SUPPLIED DATA:
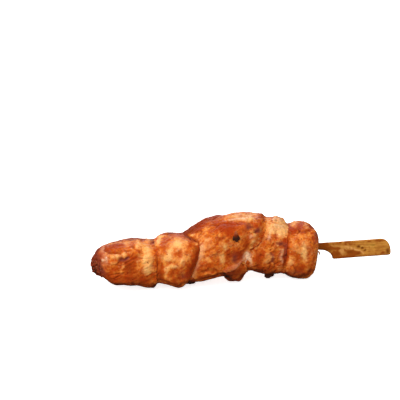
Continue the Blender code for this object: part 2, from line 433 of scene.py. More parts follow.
def nearest_on(tree_name, places, reach):
    """The way from each point to another piece, and how long it is, in millimetres up to a reach."""
    metres = places * MM + NECK_ARRAY
    ways = np.zeros_like(places)
    lengths = np.full(len(places), reach)
    for number, point in enumerate(metres.tolist()):
        found, _, _, length = TREES[tree_name].find_nearest(point, reach * MM)
        if found is not None:
            ways[number] = (np.array(found) - metres[number]) / MM
            lengths[number] = length / MM
    return ways, lengths


def seams_of(node):
    """The seams of a chunk: each one's number along the row, and the node beyond it."""
    row = CHUNK_NODES.index(node)
    sides = [side for side in (row - 1, row + 1) if 0 <= side < len(CHUNK_NODES)]
    return [(min(side, row), CHUNK_NODES[side]) for side in sides]


print("seams along the row:", len(CHUNK_NODES) - 1)

# %% Fill the grooves of the whole row
BALL = 2.2


def filled_row(radius):
    """The whole row with its grooves filled, as if a ball were rolled along them."""
    shape = bmesh.new()
    for node in CHUNK_NODES:
        chunk = merged_copy(node)
        spare = bpy.data.meshes.new("spare")
        chunk.to_mesh(spare)
        shape.from_mesh(spare)
        chunk.free()
        bpy.data.meshes.remove(spare)
    row = add_piece("filled_row", shape)
    remesh(row, COARSE_VOXEL, smooth_steps=3)
    for step in (radius, -radius):
        places, normals = read_points(row.data)
        write_points(row.data, places + step * normals)
        remesh(row, COARSE_VOXEL, smooth_steps=2)
    shape = bmesh.new()
    shape.from_mesh(row.data)
    print("the filled row has", len(shape.faces), "faces")
    bpy.data.objects.remove(row)
    return tree_of_shape(shape)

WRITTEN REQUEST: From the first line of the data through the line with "return [(min(side, row), CHUNK_NODES[side])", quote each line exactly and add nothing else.

WRITTEN SOLUTION:
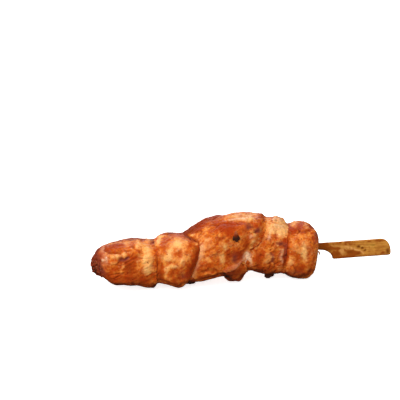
Continue the Blender code for this object: part 2, from line 433 of scene.py. More parts follow.
def nearest_on(tree_name, places, reach):
    """The way from each point to another piece, and how long it is, in millimetres up to a reach."""
    metres = places * MM + NECK_ARRAY
    ways = np.zeros_like(places)
    lengths = np.full(len(places), reach)
    for number, point in enumerate(metres.tolist()):
        found, _, _, length = TREES[tree_name].find_nearest(point, reach * MM)
        if found is not None:
            ways[number] = (np.array(found) - metres[number]) / MM
            lengths[number] = length / MM
    return ways, lengths


def seams_of(node):
    """The seams of a chunk: each one's number along the row, and the node beyond it."""
    row = CHUNK_NODES.index(node)
    sides = [side for side in (row - 1, row + 1) if 0 <= side < len(CHUNK_NODES)]
    return [(min(side, row), CHUNK_NODES[side]) for side in sides]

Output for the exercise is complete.